Some maps come together without trouble. The map for 1914: East Prussia: The World Undone, done by Ilya in a classic SPI style, fit the scale and the conflict. The geography of East Prussia cooperated with the hex grid. Rivers ran where hexsides fell. The terrain was distinct enough to create interesting gameplay without agonizing over hex placement. When the map works with the conflict, the process is painless. When it does not, you cannot force it.
Case Study: We Were Not Cowards and The World Undone
These two games sit at opposite ends of the map experience.
Imperial Bayonets — We Were Not Cowards: Sedan 1870 is a grand-tactical game with the fine resolution that scale demands. Every hex matters. Elevation changes, river crossings, and terrain types all affect combat and movement. The first map, though artistically accomplished, did not conform terrain to hex boundaries. A hex with two different elevation levels forced players to guess which one applied. Terrain that straddled a hexside left the rules unable to resolve what happened. A beautiful map that produces ambiguous game states is worse than an ugly map that plays without confusion, because ambiguity breeds arguments and arguments kill playtesting sessions. Ilya Kudriashov redid the entire map.
1914: East Prussia was the opposite experience. Ilya did the map in a classic SPI aesthetic. The lakes, forests, and road networks of East Prussia mapped onto a hex grid without friction. The scale fit the conflict, the geography cooperated with the format. No ambiguity, no redos, no arguments during playtesting about what a hex contained.
Some conflicts are easier to map than others. But the larger point is that a map is a game component, not an illustration. Design it to serve the game. Test it to find ambiguity. Fix the ambiguity before you pay for art. And when you do pay for art, hire someone who understands that a wargame map has to work before it can look good.
Physical Systems Design: The Simonsen Legacy
Everything I have said in this chapter about maps as functional tools rather than illustrations, about terrain conforming to hex geometry, about the map serving the game before it serves the eye, traces back to one person. Redmond Simonsen was the art director of SPI from 1969 to 1982, a professionally trained graphic designer (BFA from Cooper Union), and the reason wargame maps look the way they do. His full biography appears in Appendix E. What matters here is his design philosophy.
The term he coined for his approach was physical systems design, which he defined as the graphic engineering of game elements. The concept sounds simple. Every visual element in a wargame exists to make the game easier to play and the game state easier to read. The map, the counters, the player aid charts, the rulebook layout: these are not separate aesthetic concerns. They are a single integrated system, and the graphic designer’s job is to engineer that system so the components serve gameplay.

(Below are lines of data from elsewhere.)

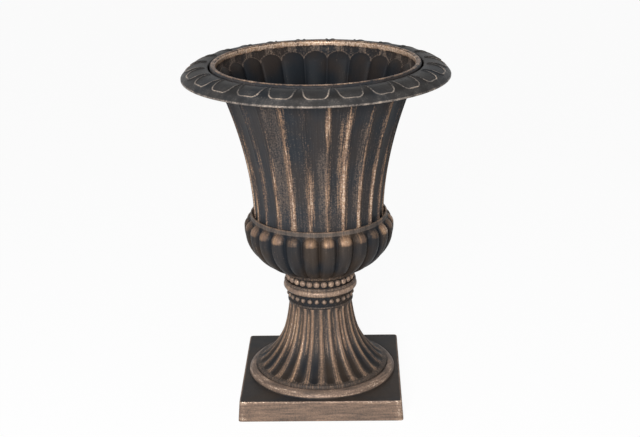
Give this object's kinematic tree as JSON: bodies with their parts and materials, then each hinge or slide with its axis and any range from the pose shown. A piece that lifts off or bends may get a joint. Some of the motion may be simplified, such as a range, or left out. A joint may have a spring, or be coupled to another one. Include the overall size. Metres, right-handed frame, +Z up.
{
  "type": "urn planter",
  "caption": "Classical fluted urn planter: flared pot with a leaf-edged rim, lobed cup, beaded collar, fluted pedestal and square plinth.",
  "frame": {"origin": "centre of the plinth's footprint, on the floor", "axes": "+Z up along the urn's axis; -Y is the front, square to one side of the plinth"},
  "size_m": [0.405, 0.405, 0.536],
  "materials": {
    "plinth_bronze": "antique bronze, hand brushed over near-black",
    "pedestal_bronze": "antique bronze, hand brushed over near-black",
    "collar_bronze": "antique bronze, hand brushed over near-black",
    "cup_bronze": "antique bronze, hand brushed over near-black",
    "bell_bronze": "antique bronze, hand brushed over near-black",
    "rim_bronze": "antique bronze, hand brushed over near-black",
    "zinc_steel": "zinc plated",
    "black_rubber": "matt moulded"
  },
  "bodies": {
    "urn": {"plinth": "plinth_bronze", "pedestal": "pedestal_bronze", "collar": "collar_bronze", "cup": "cup_bronze", "bell": "bell_bronze", "rim": "rim_bronze", "rim_screws": "zinc_steel", "tie_bolt": "zinc_steel", "head_washer": "zinc_steel", "seal_washer": "black_rubber", "base_washer": "zinc_steel", "wing_nut": "zinc_steel"},
    "plug_1": {"drain_plug_1": "black_rubber"},
    "plug_2": {"drain_plug_2": "black_rubber"},
    "plug_3": {"drain_plug_3": "black_rubber"},
    "plug_4": {"drain_plug_4": "black_rubber"}
  },
  "joints": [
    {"name": "plug_1_lift", "type": "slide", "parent": "urn", "child": "plug_1", "axis": [0, 0, 1], "range_m": [0, 0.34]},
    {"name": "plug_2_lift", "type": "slide", "parent": "urn", "child": "plug_2", "axis": [0, 0, 1], "range_m": [0, 0.34]},
    {"name": "plug_3_lift", "type": "slide", "parent": "urn", "child": "plug_3", "axis": [0, 0, 1], "range_m": [0, 0.34]},
    {"name": "plug_4_lift", "type": "slide", "parent": "urn", "child": "plug_4", "axis": [0, 0, 1], "range_m": [0, 0.34]}
  ]
}
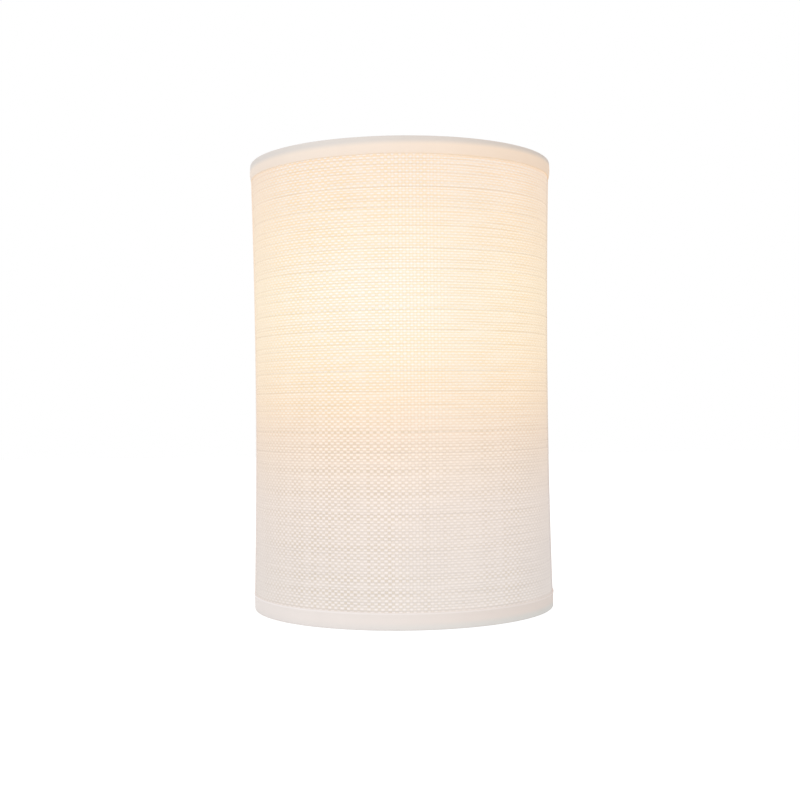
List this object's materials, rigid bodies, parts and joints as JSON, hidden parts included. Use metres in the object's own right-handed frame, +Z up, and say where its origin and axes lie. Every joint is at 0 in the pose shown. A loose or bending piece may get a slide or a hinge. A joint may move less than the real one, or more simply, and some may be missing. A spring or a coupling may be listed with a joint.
{
  "type": "fabric shade wall light",
  "caption": "Half-round woven fabric shade on a wire frame, hung over a steel wall tray with a lamp arm, a screw lampholder and a lit golf-ball lamp.",
  "frame": {"origin": "middle of the wall strap's back face, on the wall plane and half way up the shade", "axes": "+Z up, -Y out of the wall into the room, +X to the right as seen from the room"},
  "size_m": [0.19, 0.0996, 0.28],
  "materials": {
    "zinc_steel": "bright zinc plated",
    "white_enamel": "white powder coat",
    "nickel": "polished nickel",
    "wire_enamel": "white epoxy coated wire",
    "terminal_plastic": "natural polyamide",
    "brass": "plain brass",
    "brown_insulation": "smooth",
    "blue_insulation": "smooth",
    "green_insulation": "green with a yellow stripe",
    "sleeving": "braided glass fibre",
    "black_rubber": "matt",
    "white_thermoset": "moulded gloss",
    "steatite": "unglazed",
    "cap_metal": "nickel plated",
    "black_insulator": "black",
    "lamp_white": "satin white",
    "opal_dome": "opal, lit warm white",
    "board_white": "white solder mask",
    "chip_phosphor": "phosphor, lit warm white",
    "board_green": "green solder mask",
    "shade_weave": "plain weave with fine slubs, glowing where the lamp is behind it",
    "shade_backing": "translucent styrene sheet",
    "shade_tape": "smooth folded cotton tape"
  },
  "bodies": {
    "wall_unit": {"wall_strap": "zinc_steel", "strap_studs": "zinc_steel", "back_tray": "white_enamel", "cap_nuts": "nickel", "shade_hooks": "white_enamel", "terminal_block": "terminal_plastic", "terminal_tubes": "brass", "terminal_screws": "zinc_steel", "terminal_fixing_screws": "zinc_steel", "earth_screw": "zinc_steel", "earth_washer": "zinc_steel", "earth_tag": "brass", "earth_lead": "green_insulation", "live_lead": "brown_insulation", "neutral_lead": "blue_insulation", "lead_sleeving": "sleeving", "flex_grommet": "black_rubber", "lamp_arm": "white_enamel", "arm_screws": "zinc_steel", "arm_nuts": "zinc_steel", "threaded_nipple": "zinc_steel", "nipple_washer": "zinc_steel", "nipple_nut": "zinc_steel", "holder_cap": "white_thermoset", "holder_skirt": "white_thermoset", "holder_core": "steatite", "holder_screws": "brass", "thread_sleeve": "brass", "centre_contact": "brass"},
    "bulb_base": {"bulb_contact_pin": "zinc_steel", "bulb_insulator": "black_insulator"},
    "bulb": {"bulb_cap_shell": "cap_metal", "bulb_housing": "lamp_white", "bulb_dome": "opal_dome", "led_board": "board_white", "led_chips": "chip_phosphor", "driver_board": "board_green"},
    "shade": {"shade_fabric": "shade_weave", "shade_liner": "shade_backing", "top_ring": "wire_enamel", "bottom_ring": "wire_enamel", "frame_stiles": "wire_enamel", "frame_crossbars": "wire_enamel", "top_tape": "shade_tape", "bottom_tape": "shade_tape", "left_edge_tape": "shade_tape", "right_edge_tape": "shade_tape"}
  },
  "joints": [
    {"name": "shade_lift", "type": "slide", "parent": "wall_unit", "child": "shade", "axis": [0, 0, 1], "range_m": [0, 0.012]},
    {"name": "bulb_rise", "type": "slide", "parent": "wall_unit", "child": "bulb_base", "axis": [0, 0, 1], "range_m": [0, 0.01129]},
    {"name": "bulb_turn", "type": "hinge", "parent": "bulb_base", "child": "bulb", "pos_m": [0, -0.057, 0.03], "axis": [0, 0, 1], "range_deg": [0, 1440]}
  ],
  "couplings": [
    {"joint": "bulb_rise", "follows": "bulb_turn", "m_per_rad": 0.00044913}
  ]
}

Simonsen’s argument about constraints is the part most relevant to working designers. He maintained that the physical components available to you, paper maps, cardboard counters, printed charts, are the single greatest limiting factor on what a game can do. Designers generate ideas faster than the physical medium can keep up. The graphic designer’s job is to push those material limits, finding new ways to encode more information into the same paper and cardboard so the components do not become the bottleneck.
This plays out in specific choices that became universal standards. Rivers conforming to hexsides. Simonsen reintroduced this technique, which had been used in Avalon Hill’s D-Day and then abandoned, and made it the permanent convention. Before this was standard, rivers could run through the middle of hexes, creating ambiguity about which hexes they affected. Forcing rivers onto hexsides eliminates that ambiguity. You are either crossing a river hexside or you are not. The mechanical payoff is direct: movement costs, combat modifiers, and supply tracing all work cleanly when terrain features align with the hex geometry the rules reference.
Counter design followed the same philosophy. The PanzerBlitz counter, designed by Simonsen, packed seven pieces of information onto a 5/8-inch square: offensive value, defensive value, range, movement value, unit ID, unit name, and a vehicle or weapon silhouette. Other designers adopted that density as the template. Before Simonsen professionalized counter design, wargame counters were simpler and carried less information. After PanzerBlitz, the expectation was that a counter should tell the player everything they needed to know about a unit at a glance, without referencing a separate chart. Player aid charts themselves became designed components rather than afterthoughts, integrated into the visual system alongside the map and counters.
One of his principles cuts against instinct and is worth remembering. The more complex the game system, the less decorated it should be. Designers who build mechanically dense games often want busy, detailed maps and counters to match the density of their rules. Simonsen’s position was the opposite. As mechanical complexity increases, the visual design must get cleaner and more restrained. A complex game already demands heavy cognitive load from the player. Adding visual complexity on top of mechanical complexity makes both harder to process. Clean graphics on a complex game let the player focus on the decisions the designer built. Busy graphics on a complex game compete with the decisions for the player’s attention.
The cumulative effect of Simonsen’s work across over 400 titles at SPI is that the visual grammar of wargaming was established by one person over thirteen years. Hex maps with terrain conforming to hex geometry. Information-dense counters with standardized layouts. Player aids as integral components. These are things we take for granted because Simonsen made them standard. He was doing user interface design decades before that term existed in the software industry.
Simonsen laid out his philosophy in a chapter called “Graphics and Physical Systems Design” in the 1977 book Wargame Design, which also featured contributions from Dunnigan and other SPI staff. Kevin Zucker wrote a companion piece called “The Limits of Art” in Fire & Movement magazine in 1978 that explores the same ideas from a slightly different angle. Both are worth reading if you are designing your first map, or your tenth. The principles have not aged. The materials have changed, print-on-demand and digital prototyping have replaced the production constraints Simonsen worked under, but his core insight holds. The physical components of your game are a system. Design them as a system. Engineer them so they serve the game rather than decorating it.